Jamel a été condamné à une peine de prison ferme pour différents vols, escroqueries et récidives et Noura a demandé le divorce d’autant plus déterminée à retrouver sa liberté qu’entre temps elle a rencontré Lassad, un ouvrier carrossier charismatique avec qui elle file clandestinement le parfait amour.

Le divorce est sur le point d’être prononcé quand Jamel, bénéficiant d’une amnistie présidentielle, est relâché avant le fin de sa peine.

Or, la loi tunisienne punit très sévèrement l’adultère et si la relation que Noura entretient avec Lassad était découverte, celle ci pourrait être condamnée à une peine de prison de cinq ans assortie d’une amende conséquente.

Dès lors, Noura va devoir jongler entre son travail (elle est lingère dans un hôpital), ses jeunes enfants (au nombre de trois), un mari suspicieux, un amant exigeant….

Cinéma : Noura rêve
Cinéma : Noura rêve

Le premier court-métrage réalisé par Hinde Boujemaa «  Et Roméo a épousé Juliette » était déjà une radiographie du mariage tout comme son documentaire «  C’était mieux demain  » questionnait les rapports hommes-femmes.

Pendant le tournage de ce dernier film, la cinéaste a suivi une femme en grande difficulté pendant un an et demi.

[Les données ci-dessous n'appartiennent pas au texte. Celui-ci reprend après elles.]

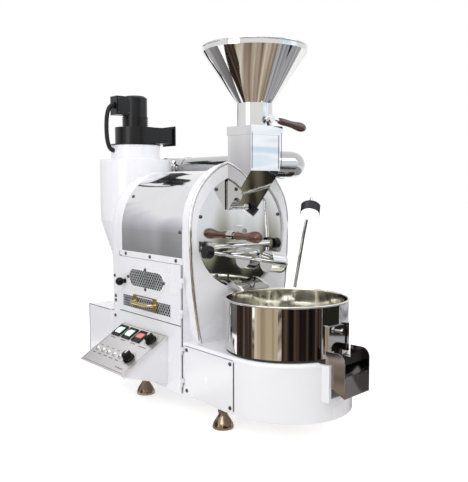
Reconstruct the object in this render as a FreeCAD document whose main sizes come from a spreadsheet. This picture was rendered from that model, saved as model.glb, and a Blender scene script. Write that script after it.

Elle l’a accompagnée dans sa recherche d’un toit et sa tentative de reconstruire sa vie à une période de l’histoire tunisienne où la révolution avait donné l’impression qu’on pouvait tout effacer et repartir de zéro.

C’est l’accompagnement de cette femme dans une situation précaire qui a nourri le projet de Hinde Boujemaa. Et plus tard ce sont les témoignages de nombreuses femmes questionnées dans le cadre d’une association qui ont amené à la fiction.

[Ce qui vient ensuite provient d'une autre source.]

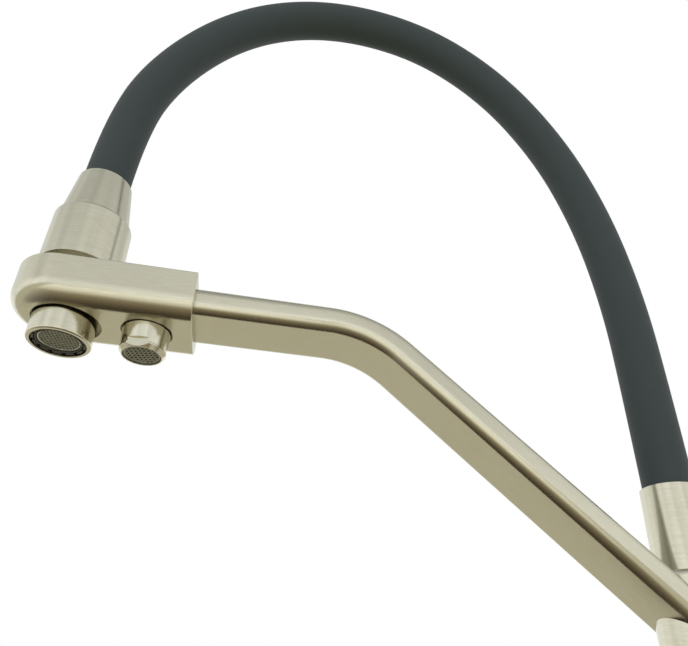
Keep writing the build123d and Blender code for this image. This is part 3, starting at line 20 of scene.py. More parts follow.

L’adultère est, dans le monde arabe, un sujet tabou qu’à travers «  Noura rêve » la cinéaste questionne frontalement et avec beaucoup de courage.

L’écriture de Hinde Boujemaa est d’une grande subtilité et le contour de ses trois personnages principaux particulièrement travaillés, font qu’ils échappent au danger du stéréotype.

Jamel agit dans un domaine où on ne l’attendait pas. On s’attendrait à quelqu’un qui exprime de la violence alors qu’il fait preuve d’une certaine tolérance face à l’indifférence que lui témoigne Noura.

Le personnage de Noura étayé par l’interprétation à la fois puissante et nuancée est un portrait de femme qu’une situation complexe tient en permanence sur le fil du rasoir.
Celui de Lassad, homme charismatique, amoureux exigeant apporte un contrepoids à une histoire à la fois « exemplaire » et totalement originale.

Aucun surlignage n’alourdit le propos et le film comme les personnages sont souvent là où on ne les attend pas.

« Noura rêve  » est un film éminemment politique qui dresse le portrait d’un pays où la revendication des libertés se joue à un niveau individuel dans la lutte difficile contre les carcans de la tradition et de la religion et de certaines lois obsolètes.

Un magnifique portrait de femme en lutte. Un film passionnant.